The case before us involves more than mere comment by the jury on the fact of insurance. At a time when the members of the jury were not agreed as to defendant's liability for plaintiff's injuries, "the matter of insurance was discussed for some time," and some of the jurors urged the assumed fact of insurance upon their dissenting fellow jurors as a reason for the surrender of the conclusion they had gained from the evidence. The language is that some of the jurors "kept insisting that on account of the insurance" a verdict for the plaintiff should be agreed to and rendered.
We think this was positive misconduct on the part of the jury, calculated to prejudice the rights of the defendant and to defeat the proper performance of the jury's duty to render an impartial verdict on the law and evidence submitted to them in open court. And when it is shown by the uncontradicted statements of four members of the jury that they were thereby induced to assent to a verdict against which they had theretofore held out, we think a case of misconduct, affirmatively shown to have affected the result of the trial, is made to appear. A verdict so influenced and brought about should not be permitted to stand.

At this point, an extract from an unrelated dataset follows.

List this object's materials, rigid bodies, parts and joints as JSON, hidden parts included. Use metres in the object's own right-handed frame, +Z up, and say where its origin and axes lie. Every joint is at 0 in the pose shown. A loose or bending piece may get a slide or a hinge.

During the course of the trial, and in the absence of the jury, the defendant tendered evidence that it was not in fact protected by liability insurance, the company from which it had procured such insurance having been thrown into a receivership because of insolvency. Exclusion of this evidence by the trial judge is assigned as error.
This assignment of error is overruled and the ruling of the trial judge sustained. The question of insurance had no place in the trial of the issues of fact made by the pleadings. The defendant was no more entitled to favor because he had been deprived of his insurance, or had procured none, than he was subject to prejudice if he had been so protected.
For the error indicated the judgments of the Court of Appeals and the circuit court will be reversed, and the case remanded for a new trial. Costs of the appeal of this Court are adjudged against the plaintiff.